Dataset excerpt
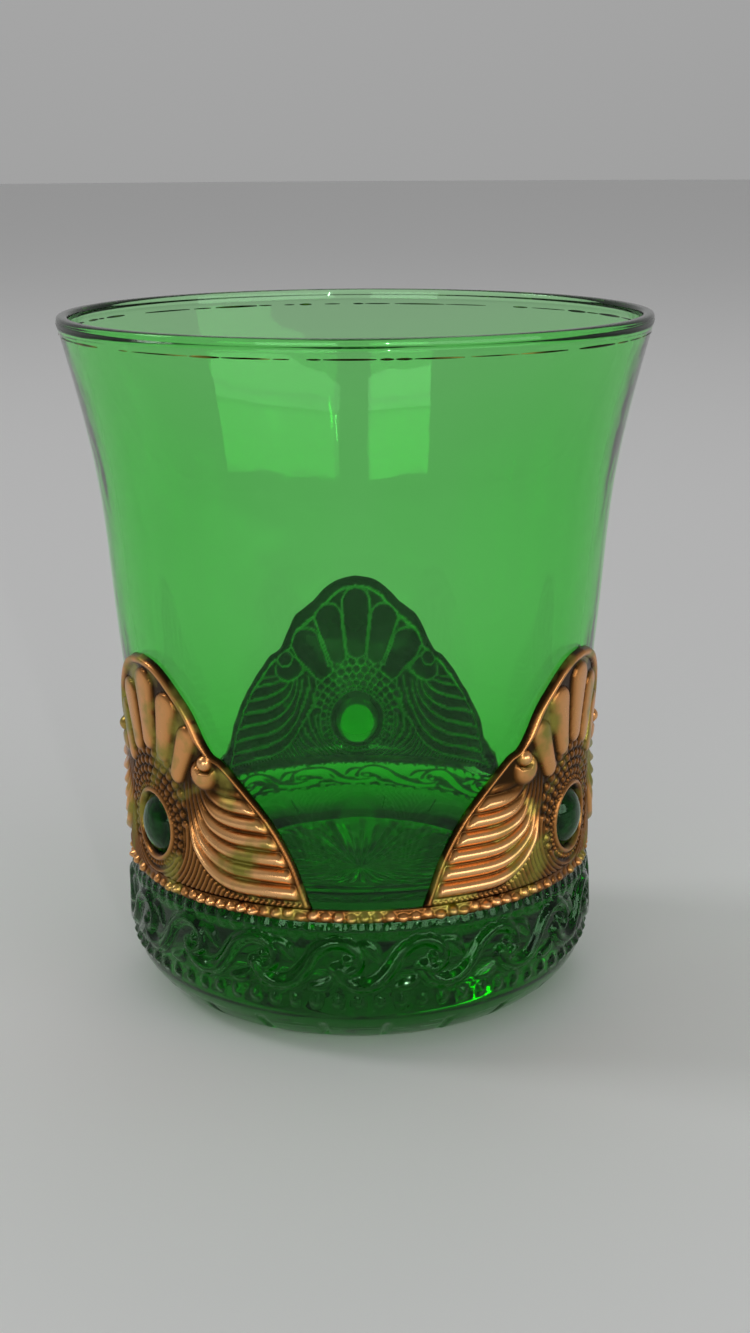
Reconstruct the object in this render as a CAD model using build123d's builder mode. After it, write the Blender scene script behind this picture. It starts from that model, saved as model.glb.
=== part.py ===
"""Souvenir shot glass: a flared pressed-glass tumbler with gilded medallions, as separate solids.

Millimetres and degrees. The origin is the centre of the foot, on the table; +Z is the glass's
axis. Angles around the glass are measured from -Y towards +X.
"""

import os

from build123d import *

# ---- the glass -------------------------------------------------------------------------------
FOOT_RADIUS = 16.4          # outer edge of the ring that the glass stands on
FOOT_RECESS_RADIUS = 13.4   # inner edge of that ring
FOOT_RECESS_DEPTH = 1.3
FLOOR_TOP = 11.8            # inside floor: the base is solid glass below it
FLOOR_FLAT_RADIUS = 12.6
BAND_RADIUS = 20.5          # ground of the scroll band
BAND_BOTTOM = 5.6
BAND_TOP = 11.4
RIM_EDGE = 59.2             # where the wall ends and the rounded lip begins
LIP_RADIUS = 0.65

# (radius, height) along the outside of the wall, from the scroll band up to the rim
OUTER_WALL = [(20.2, 12.4), (20.2, 18.0), (20.7, 28.0), (21.3, 34.0), (22.5, 46.0), (25.5, RIM_EDGE)]
# the same along the inside, from the rim down to the curve into the floor
INNER_WALL = [(24.2, RIM_EDGE), (21.1, 46.0), (19.9, 34.0), (19.2, 28.0), (18.2, 18.0), (18.0, 15.6)]

# ---- moulded ornament on the glass -----------------------------------------------------------
STAR_RAYS = 22
STAR_RAY_LENGTH = 12.0
STAR_RAY_DEPTH = 0.55
FOOT_BEADS = 72
FOOT_BEAD_RADIUS = 0.5
FOOT_BEAD_RING = (20.25, 4.8)     # radius and height of the lower bead row
BAND_BEADS = 96
BAND_BEAD_RADIUS = 0.6
BAND_BEAD_RING = (20.5, 10.8)
SCROLLS = 18
SCROLL_RISE = 0.5
SCROLL_WIDTH = 0.9

# ---- medallions ------------------------------------------------------------------------------
MEDALLION_ANGLES = {"left": -58.0, "right": 62.5, "back": 181.0}
MEDALLION_BASE = 13.1
MEDALLION_TOP = 32.4
MEDALLION_HALF_WIDTH = 15.3
SHOULDER = (8.3, 25.0)            # where the pointed head meets the sloping wing
HEAD_SIDE = (6.4, 28.3)
HEAD_CORNER = (3.4, 31.4)         # where the side of the head turns into its crown
HEAD_CROWN = MEDALLION_TOP - HEAD_CORNER[1]
PLATE_RISE = 0.4                  # height of the plain ground over the glass
RELIEF_RISE = 0.75                # height of border, petals and ribs over the glass
RING_RISE = 0.9
BORDER_WIDTH = 0.9
JEWEL_RADIUS = 2.6
JEWEL_HEIGHT = 17.3               # height of the jewel's centre above the table
JEWEL_RISE = 1.2
RING_WIDTH = 0.8
PETALS = [(0.0, 27.3, 0.0, 6.0, 2.3), (2.85, 26.2, 11.0, 5.4, 2.0), (4.9, 24.2, 22.0, 4.6, 1.8)]
RIBS = 7
RIB_WIDTH = 0.65
RIB_PITCH = 1.1
RIB_LOWEST = 14.2
SCROLL_EYE = (6.9, 23.5)          # the ball at the wing's shoulder
SCROLL_EYE_RADIUS = 1.25
SCALE_BEADS = 9
SCALE_BEAD_RADIUS = 0.5
SCALE_BEAD_ARC = 4.7              # distance of the small beads from the jewel's centre

# ---- fired gold lines ------------------------------------------------------------------------
GILT_BEADS = 120
GILT_BEAD_RADIUS = 0.5
GILT_BEAD_RING = (20.45, 12.25)
GILT_LINE_BOTTOM = 11.7
GILT_LINE_RISE = 0.15
RIM_LINE_BOTTOM = 58.0
RIM_LINE_TOP = 58.6
RIM_LINE_RISE = 0.08

SKIN = 1.0                        # how far a relief blank reaches into the glass before trimming
REACH = 40.0                      # anything beyond the widest radius
OUTWARD = (0, -1, 0)              # the way a medallion pattern faces before it is turned into place


def wall_blank(rise, bottom, top):
    """Ring that follows the outside of the wall, from SKIN inside it to rise outside it."""
    with BuildPart() as blank:
        with BuildSketch(Plane.XZ):
            with BuildLine():
                outside = Spline(*[(radius + rise, height) for radius, height in OUTER_WALL])
                inside = Spline(*[(radius - SKIN, height) for radius, height in OUTER_WALL])
                Line(outside @ 0, inside @ 0)
                Line(outside @ 1, inside @ 1)
            make_face()
        revolve(axis=Axis.Z)
        with BuildSketch(Plane.XY.offset(bottom)):
            Circle(REACH)
        extrude(amount=top - bottom, mode=Mode.INTERSECT)
    return blank.part


def half_width(height):
    """Half the medallion's width at a height on its wing, measured square to its centre line."""
    share = (height - MEDALLION_BASE) / (SHOULDER[1] - MEDALLION_BASE)
    return MEDALLION_HALF_WIDTH - (MEDALLION_HALF_WIDTH - SHOULDER[0]) * share**2


plate_blank = wall_blank(PLATE_RISE, MEDALLION_BASE, MEDALLION_TOP + 1)
relief_blank = wall_blank(RELIEF_RISE, MEDALLION_BASE, MEDALLION_TOP + 1)
ring_blank = wall_blank(RING_RISE, MEDALLION_BASE, MEDALLION_TOP + 1)
bead_line_blank = wall_blank(GILT_LINE_RISE, GILT_LINE_BOTTOM, MEDALLION_BASE)
rim_line_blank = wall_blank(RIM_LINE_RISE, RIM_LINE_BOTTOM, RIM_LINE_TOP)

# ---- moulded scroll, one of the running wave around the base ---------------------------------
with BuildPart() as scroll:
    with BuildSketch(Plane.XZ):
        with BuildLine():
            stem = ThreePointArc((-4.0, 6.6), (-1.9, 7.1), (-0.8, 8.4))
            crest = TangentArc(stem @ 1, (1.8, 8.2), tangent=stem % 1)
            eye = TangentArc(crest @ 1, (0.5, 7.6), tangent=crest % 1)
        trace(line_width=SCROLL_WIDTH)
    extrude(amount=REACH, dir=OUTWARD)
    with BuildSketch(Plane.XY.offset(BAND_BOTTOM)):
        Circle(BAND_RADIUS + SCROLL_RISE)
        Circle(BAND_RADIUS - SKIN, mode=Mode.SUBTRACT)
    extrude(amount=BAND_TOP - BAND_BOTTOM, mode=Mode.INTERSECT)

# ---- the plain tumbler, before its moulded ornament ------------------------------------------
with BuildPart() as tumbler:
    with BuildSketch(Plane.XZ):
        with BuildLine():
            Polyline(
                (0, FLOOR_TOP),
                (0, FOOT_RECESS_DEPTH),
                (FOOT_RECESS_RADIUS - 0.4, FOOT_RECESS_DEPTH),
                (FOOT_RECESS_RADIUS, 0),
                (FOOT_RADIUS, 0),
            )
            Spline(
                (FOOT_RADIUS, 0),
                (19.1, 2.0),
                (BAND_RADIUS, BAND_BOTTOM),
                tangents=[(1, 0.25), (0, 1)],
            )
            Polyline((BAND_RADIUS, BAND_BOTTOM), (BAND_RADIUS, BAND_TOP), OUTER_WALL[0])
            outside = Spline(*OUTER_WALL)
            inside = Spline(*INNER_WALL)
            ThreePointArc(outside @ 1, (OUTER_WALL[-1][0] - LIP_RADIUS, RIM_EDGE + LIP_RADIUS), inside @ 0)
            corner = TangentArc(inside @ 1, (FLOOR_FLAT_RADIUS, FLOOR_TOP), tangent=inside % 1)
            Line(corner @ 1, (0, FLOOR_TOP))
        make_face()
    revolve(axis=Axis.Z)

# ---- glass body: the tumbler with its scrolls, bead rows and star ----------------------------
with BuildPart() as glass_body:
    add(tumbler.part)
    with PolarLocations(0, SCROLLS):
        add(scroll.part)
    with Locations((0, 0, FOOT_BEAD_RING[1])):
        with PolarLocations(FOOT_BEAD_RING[0], FOOT_BEADS):
            Sphere(FOOT_BEAD_RADIUS)
    with Locations((0, 0, BAND_BEAD_RING[1])):
        with PolarLocations(BAND_BEAD_RING[0], BAND_BEADS):
            Sphere(BAND_BEAD_RADIUS)
    # the rayed star pressed into the recessed underside
    with Locations((0, 0, FOOT_RECESS_DEPTH)):
        with PolarLocations(STAR_RAY_LENGTH / 2, STAR_RAYS):
            Box(
                STAR_RAY_LENGTH,
                STAR_RAY_DEPTH * 2**0.5,
                STAR_RAY_DEPTH * 2**0.5,
                rotation=(45, 0, 0),
                mode=Mode.SUBTRACT,
            )

# ---- one jewel and one medallion, facing -Y --------------------------------------------------
cap_radius = (JEWEL_RADIUS**2 + JEWEL_RISE**2) / (2 * JEWEL_RISE)

with BuildPart() as jewel:
    with Locations((0, cap_radius - OUTER_WALL[1][0] - JEWEL_RISE, JEWEL_HEIGHT)):
        Sphere(cap_radius)
    with BuildSketch(Plane.XZ.offset(OUTER_WALL[1][0] - SKIN)):
        with Locations((0, JEWEL_HEIGHT)):
            Circle(JEWEL_RADIUS)
    extrude(amount=JEWEL_RISE + SKIN, mode=Mode.INTERSECT)
    add(tumbler.part, mode=Mode.SUBTRACT)

with BuildSketch(Plane.XZ) as outline:
    with BuildLine():
        Line((0, MEDALLION_BASE), (MEDALLION_HALF_WIDTH, MEDALLION_BASE))
        ThreePointArc((MEDALLION_HALF_WIDTH, MEDALLION_BASE), (half_width(19.0), 19.0), SHOULDER)
        ThreePointArc(SHOULDER, HEAD_SIDE, HEAD_CORNER)
        ThreePointArc(HEAD_CORNER, (HEAD_CORNER[0] / 2, MEDALLION_TOP - HEAD_CROWN / 4), (0, MEDALLION_TOP))
        mirror(about=Plane.YZ)
    make_face()

with BuildPart() as plate:
    add(outline.sketch)
    extrude(amount=REACH, dir=OUTWARD)
    add(plate_blank, mode=Mode.INTERSECT)

with BuildPart() as relief:
    with BuildSketch(Plane.XZ):
        add(outline.sketch)
        offset(amount=-BORDER_WIDTH, mode=Mode.SUBTRACT)
        for across, height, lean, length, width in PETALS:
            for side in (-1, 1):
                with Locations(Location((side * across, height), 90 - side * lean)):
                    SlotOverall(length, width)
    extrude(amount=REACH, dir=OUTWARD)
    with BuildSketch(Plane.XZ):
        for rib in range(RIBS):
            height = RIB_LOWEST + rib * RIB_PITCH
            inner = 4.8 + rib * 0.35
            for side in (-1, 1):
                with BuildLine():
                    FilletPolyline(
                        (side * inner, SCROLL_EYE[1] - SCROLL_EYE_RADIUS),
                        (side * inner, height),
                        (side * (half_width(height) - BORDER_WIDTH / 2), height),
                        radius=0.7 * (SCROLL_EYE[1] - SCROLL_EYE_RADIUS - height),
                    )
                trace(line_width=RIB_WIDTH)
    extrude(amount=REACH, dir=OUTWARD)
    add(relief_blank, mode=Mode.INTERSECT)

with BuildPart() as ring:
    with BuildSketch(Plane.XZ):
        with Locations((0, JEWEL_HEIGHT)):
            Circle(JEWEL_RADIUS + RING_WIDTH)
    extrude(amount=REACH, dir=OUTWARD)
    add(ring_blank, mode=Mode.INTERSECT)

with BuildPart() as medallion:
    add(plate.part)
    add(relief.part)
    add(ring.part)
    for side in (-1, 1):
        across = side * SCROLL_EYE[0]
        with Locations((across, -((OUTER_WALL[1][0] ** 2 - across**2) ** 0.5), SCROLL_EYE[1])):
            Sphere(SCROLL_EYE_RADIUS)
    with Locations(Location((0, -OUTER_WALL[1][0], JEWEL_HEIGHT), (90, 0, 0))):
        with PolarLocations(SCALE_BEAD_ARC, SCALE_BEADS, start_angle=15, angular_range=150, endpoint=True):
            Sphere(SCALE_BEAD_RADIUS)
    with BuildSketch(Plane.XZ):
        with Locations((0, JEWEL_HEIGHT)):
            Circle(JEWEL_RADIUS)
    extrude(amount=REACH, dir=OUTWARD, mode=Mode.SUBTRACT)
    add(tumbler.part, mode=Mode.SUBTRACT)

# ---- gold lines that run all the way round ---------------------------------------------------
with BuildPart() as gilt_bead_line:
    add(bead_line_blank)
    with Locations((0, 0, GILT_BEAD_RING[1])):
        with PolarLocations(GILT_BEAD_RING[0], GILT_BEADS):
            Sphere(GILT_BEAD_RADIUS)
    add(tumbler.part, mode=Mode.SUBTRACT)

with BuildPart() as gilt_rim_line:
    add(rim_line_blank)
    add(tumbler.part, mode=Mode.SUBTRACT)

# ---- names and files -------------------------------------------------------------------------
os.makedirs("parts", exist_ok=True)

glass_body.part.label = "glass_body"
export_step(glass_body.part, "parts/glass_body.step")

gilt_bead_line.part.label = "gilt_bead_line"
export_step(gilt_bead_line.part, "parts/gilt_bead_line.step")

gilt_rim_line.part.label = "gilt_rim_line"
export_step(gilt_rim_line.part, "parts/gilt_rim_line.step")

for place, angle in MEDALLION_ANGLES.items():
    with BuildPart() as gilt_panel:
        with Locations(Rotation(0, 0, angle)):
            add(medallion.part)
    gilt_panel.part.label = "gilt_panel_" + place
    export_step(gilt_panel.part, "parts/gilt_panel_" + place + ".step")

    with BuildPart() as panel_jewel:
        with Locations(Rotation(0, 0, angle)):
            add(jewel.part)
    panel_jewel.part.label = "jewel_" + place
    export_step(panel_jewel.part, "parts/jewel_" + place + ".step")
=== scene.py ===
"""Looks of the souvenir shot glass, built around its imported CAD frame.

Lengths are in millimetres until a mesh is made, and the lights are placed in metres. Angles are in
degrees, and those around the glass are measured from -Y towards +X, as in the part.
"""

import math

import bpy
import numpy as np
from mathutils import Matrix, Vector


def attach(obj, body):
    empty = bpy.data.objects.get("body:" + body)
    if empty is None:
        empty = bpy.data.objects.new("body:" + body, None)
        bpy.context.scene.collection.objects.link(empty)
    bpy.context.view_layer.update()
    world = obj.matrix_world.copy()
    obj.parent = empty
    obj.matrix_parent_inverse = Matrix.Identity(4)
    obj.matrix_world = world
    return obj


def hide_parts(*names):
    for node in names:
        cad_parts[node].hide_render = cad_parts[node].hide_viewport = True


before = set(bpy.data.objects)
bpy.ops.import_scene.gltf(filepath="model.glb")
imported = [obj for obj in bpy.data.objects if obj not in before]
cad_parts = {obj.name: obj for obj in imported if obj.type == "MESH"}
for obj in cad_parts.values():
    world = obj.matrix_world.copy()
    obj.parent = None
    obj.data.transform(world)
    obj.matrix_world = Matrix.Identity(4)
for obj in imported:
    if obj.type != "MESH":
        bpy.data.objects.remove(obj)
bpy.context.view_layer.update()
MM = 0.001

# ---- sizes, shared with the CAD part ---------------------------------------------------------
FOOT_RADIUS = 16.4
FOOT_RECESS_RADIUS = 13.4
FOOT_RECESS_DEPTH = 1.3
FLOOR_TOP = 11.8
FLOOR_FLAT_RADIUS = 12.6
BAND_RADIUS = 20.5
BAND_BOTTOM = 5.6
BAND_TOP = 11.4
RIM_EDGE = 59.2                   # where the wall ends and the lip begins
LIP_RISE = 0.65
LIP_SQUARENESS = 0.6              # 1 is a half round, less is squarer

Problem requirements
Your task is to output exactly the lines from the one with "for place, angle" through the one with "obj.matrix_world = Matrix.Identity(4)", counting both ends.

Task solution
for place, angle in MEDALLION_ANGLES.items():
    with BuildPart() as gilt_panel:
        with Locations(Rotation(0, 0, angle)):
            add(medallion.part)
    gilt_panel.part.label = "gilt_panel_" + place
    export_step(gilt_panel.part, "parts/gilt_panel_" + place + ".step")

    with BuildPart() as panel_jewel:
        with Locations(Rotation(0, 0, angle)):
            add(jewel.part)
    panel_jewel.part.label = "jewel_" + place
    export_step(panel_jewel.part, "parts/jewel_" + place + ".step")
=== scene.py ===
"""Looks of the souvenir shot glass, built around its imported CAD frame.

Lengths are in millimetres until a mesh is made, and the lights are placed in metres. Angles are in
degrees, and those around the glass are measured from -Y towards +X, as in the part.
"""

import math

import bpy
import numpy as np
from mathutils import Matrix, Vector


def attach(obj, body):
    empty = bpy.data.objects.get("body:" + body)
    if empty is None:
        empty = bpy.data.objects.new("body:" + body, None)
        bpy.context.scene.collection.objects.link(empty)
    bpy.context.view_layer.update()
    world = obj.matrix_world.copy()
    obj.parent = empty
    obj.matrix_parent_inverse = Matrix.Identity(4)
    obj.matrix_world = world
    return obj


def hide_parts(*names):
    for node in names:
        cad_parts[node].hide_render = cad_parts[node].hide_viewport = True


before = set(bpy.data.objects)
bpy.ops.import_scene.gltf(filepath="model.glb")
imported = [obj for obj in bpy.data.objects if obj not in before]
cad_parts = {obj.name: obj for obj in imported if obj.type == "MESH"}
for obj in cad_parts.values():
    world = obj.matrix_world.copy()
    obj.parent = None
    obj.data.transform(world)
    obj.matrix_world = Matrix.Identity(4)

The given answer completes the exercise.